Have you thought about using a wide barrel to wrap you test sample around instead of that weak figure eight ? This way you'd get close to full strenght on one side of the rope, therefore (you shouldn't ...) braking the side you're actually testing :)
I didnt do the same knot on both ends because i just wanted to demonstrate and test if the barrel knot is stronger than how we tie in with our harnesses.
re. 10:20 & 14:46 FWIW, the Fig-8 knot at the left is deforming because it was not carefully contoured in either rope. The first bend should be as close to the restraining parts of the knot as possible. The 'bulging' segment of line should have been placed farther left in the knot. This misplacement will lead to premature failure under these extraordinary loads. I am intrigued by this configuration for this low load, high risk function. I can see that the round thimble (rather than traditional, nautical teardrop thimble) seems to be causing the main line to force open the barrel, which is probably why it tends to creep under repeated loading. re. 15:25 If you watched the film, the tape is deformed not because the tail pulled in (only about ~1/8in or 2 mantle strands), but because the standing line pulled outward several inches as should be expected. re. 16:32 Pointless idea given the perfect tail behavior seen above. Poorly dressed but better loaded fig-8, unlike the pulling end knot. re 20:59 Again, it is easy to untie the overhand, because as noted before, the tail moved almost NONE (less than one mantle strand). Please watch it carefully in the video. Only the live end of the barrel knot migrated significantly under this single loading, not the tail. Suggestion: Do not test this system to outrageous failure loads. Test the knot & thimble behavior under hundreds of repeated body fall loads. Consider a standard or at least pear shaped thimble.
Good info. I like that you get to test your theories and figure out what works and what doesn’t. It seems as though figure 8s break around 11kn. Is the bowline knot stronger or does it break at around the same force.
Why not test it with the webbing over the rope on your test rig? I feel that there is a possibility the rope would act different if there is slick plastic webbing around it.
because threaded rope costs money and it we already did leash break tests with them and know how they break. It would only give us improved numbers if we used a threaded leash.
HowNOTtoHIGHLINE AFAICT The hangman’s being bigger is mostly cosmetic, because it’s mostly about more turns (and three is clearly super good enough). That said, the forces involved in dropping a persons body weight onto a tightening loop do rather closely match the physics of hanging (he said lugubriously), so who knows, might be worth a try.
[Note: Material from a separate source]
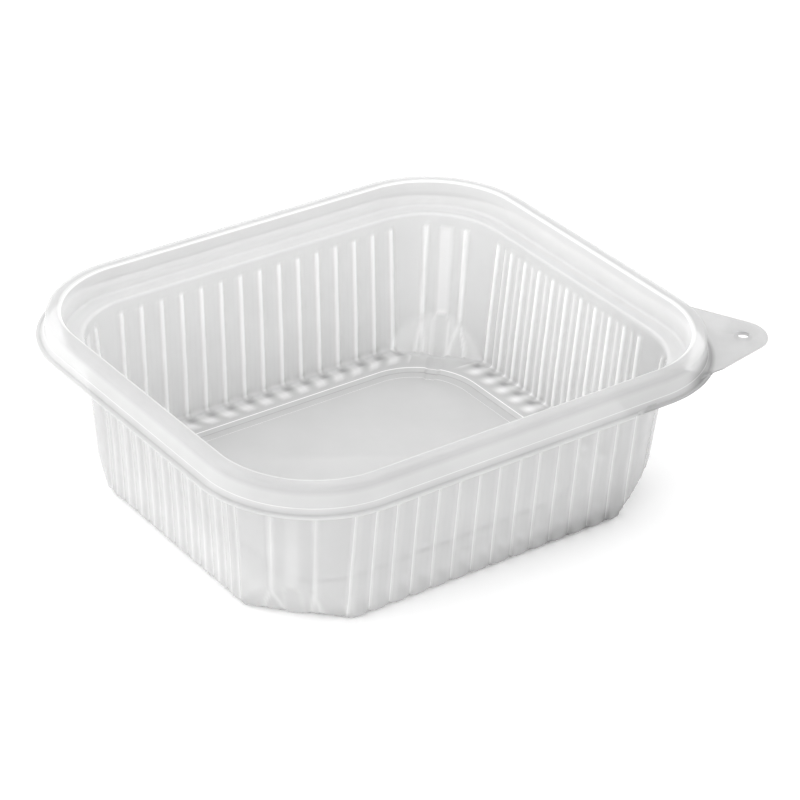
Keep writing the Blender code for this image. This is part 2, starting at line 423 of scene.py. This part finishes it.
    def crest(self, place: Place, station: Station) -> float:
        """How near a point is to the top of a rib, from 0 to 1."""
        gap = abs(place.from_rib)
        if place.kind is Part.CORNER:
            below = (self.spread_top - station.height) / (self.spread_top - self.ledge_top)
            gap = abs(gap - self.spread[place.from_arch > 0.0] * smooth(0.0, 1.0, below))
        ridge = math.exp(-((gap / self.rib_width) ** 2))
        if place.doubled:
            from_bead = abs(place.from_rib) - place.pitch / 2
            ridge += self.bead_share * math.exp(-((from_bead / self.rib_width) ** 2))
        return ridge * self.rib_share(station)

    def arch(self, place: Place, station: Station) -> float:
        """Distance outside the arched recess low in a corner, negative inside it."""
        if place.kind is not Part.CORNER or not self.on_wall(station):
            return self.wall_inset
        rise = max(station.height - (self.arch_top - self.arch_half), 0.0)
        return math.hypot(place.from_arch, rise) - self.arch_half

    def relief(self, place: Place, station: Station) -> float:
        """Distance that the sheet stands inwards of its plain face.

        Args:
            place: Position round the tub.
            station: Position in section.

        Returns:
            The distance, negative where the sheet bulges outwards.
        """
        inwards = self.rib_height * self.crest(place, station)
        if place.kind is Part.SIDE:
            wave = self.wave(place)
            inwards -= self.flute_depth * wave * self.flute_share(station)
            inwards -= self.pocket_depth * (1.0 - wave) ** 2 * self.pocket_share(station)
        else:
            inwards -= self.arch_depth * smooth(*self.arch_edge, self.arch(place, station))
        return inwards

    def flat_reach(self, height: float) -> float:
        """Furthest reach along a corner's diagonal allowed at a height."""
        share = (height - self.ledge_top) / (self.flat_top - self.ledge_top)
        share = min(max(share, 0.0), 1.0)
        return self.flat_low_reach + (self.flat_high_reach - self.flat_low_reach) * share

    def cut_corner(self, point: Vector, reach: float) -> Vector:
        """Draw a plan point back towards the slanted flat of its corner."""
        diagonal = Vector((math.copysign(1.0, point.x), math.copysign(1.0, point.y))).normalized()
        beyond = point.dot(diagonal) - reach
        return point - diagonal * beyond * self.flat_strength if beyond > 0.0 else point

    def spot(self, place: Place, station: Station) -> Vector:
        """Final position of a place at a station."""
        inwards = self.relief(place, station)
        point = place.point + place.outward * (inwards * station.inward.x)
        at_foot = self.wall_inset < station.inset < self.flat_outer_inset
        if at_foot and station.height < self.flat_top:
            point = self.cut_corner(point, self.flat_reach(station.height))
        height = station.height + inwards * station.inward.y
        return Vector((point.x - self.off_centre, point.y, height))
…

Why not a figure of 9? Which can take way more pressure than a 8 can ever do :) Why use a round ring directly putting pressure on a single 4cm of rope, when you can have a box section slider which will distribute the load more evenly when in contact with the slackline rope, Just make sure you get it M,P,I inspected first!
we will test figure 8s vs figure 9s on slacksnap. I doubt it makes a difference. The webbing curves enough to put force on the entire ring/webbing. A box shape seems odd to use.
Con you actually wear out a normal leash ring? (By normal i mean 2 medium size rings attached themselves with electrical tape) so, can just walking and whiping wear it out until it is not safe to use anyone? Or is just one of these things you'll get tired of before they show any wear signals
I really like these, but for me there is still one question: could there be a situation where they would unsinch, and cause the leash to be cut before anyone notices? If the answer is no, then sign me up. Any ideas on how to test this/make sure it cant happen?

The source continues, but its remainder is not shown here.